Leer esa entrevista me dejó perplejo, pasmado. Vargas Llosa abundó en detalles de cómo escribió la novela “La Fiesta del Chivo”, que en esencia trata de la ejecución del dictador dominicano Leónidas Trujillo y retrata con detalle el poder dictatorial, la corrupción, el machismo y la perversión sexual del Chivo Leónidas Trujillo.

Al día siguiente volví a la librería y compré “La fiesta del Chivo”. Cuando terminé de leerlo, sentí que, como por arte de magia, se me había caído el velo de los prejuicios. Quedé liberado del prejuicio de solo leer a escritores de izquierda. Ese ejemplar hoy tiene las huellas de haber pasado por las manos y ojos de mi esposa y dos hijos. Las cosas no se quedaron ahí. Me di a la tarea de leer más libros de Vargas Llosa. Y todos, sin duda, los disfruté. Hubo libros agotados hacía muchos años, y dediqué días enteros a rastrearlos en librerías de segunda mano. Vargas Llosa desencadenó en mí una especie de vendaval literario. Descubrí que no solo era un brillante novelista, sino también un genial crítico literario, y gracias a él descubrí al uruguayo Juan Carlos Onetti, al gringo William Faulkner, a los argentinos Jorge Luis Borges y Adolfo Bioy Casares, a los franceses Gustave Flaubert y Ferdinand Céline, a los italianos Tabucchi, Giuseppe Tomasi de Lampedusa y Alberto Moravia, al búlgaro Elias Canetti, a los alemanes Günter Grass y Arthur Koestler, al inglés George Orwell, y a muchos, muchísimos más.

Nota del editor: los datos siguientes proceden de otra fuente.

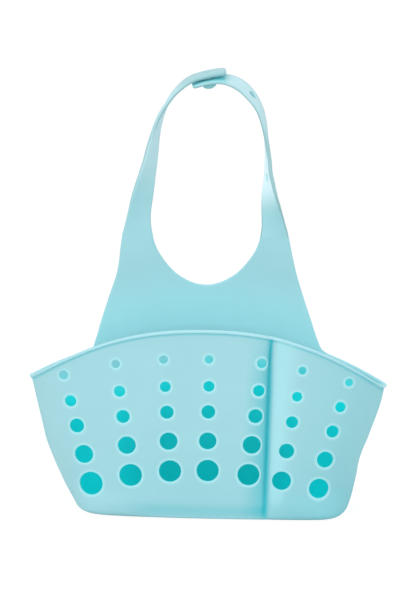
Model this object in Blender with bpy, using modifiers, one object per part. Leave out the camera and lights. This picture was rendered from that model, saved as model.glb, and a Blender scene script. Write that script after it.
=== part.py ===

También dos escritores mexicanos me ayudaron a despojarme de prejuicios literarios: Emmanuel Carballo, con su “Protagonistas de la literatura mexicana”, me introdujo a Juan Rulfo, Rosario Castellanos, José Agustín, Juan José Arreola, Ricardo Garibay. A través de la revista mensual “El Búho” de René Avilés Fabila, descubrí a Paul Auster, Isaac Bashevis Singer, Sinclair Lewis, Philip Roth, Joseph Roth, Gore Vidal y muchos, muchos más.

Casi para terminar, recordaré lo que alguna vez dijo Jorge Luis Borges: “Uno llega a ser grande por lo que lee y no por lo que escribe”.

Un libro te lleva a otro o a varios libros; dejémonos llevar por ellos.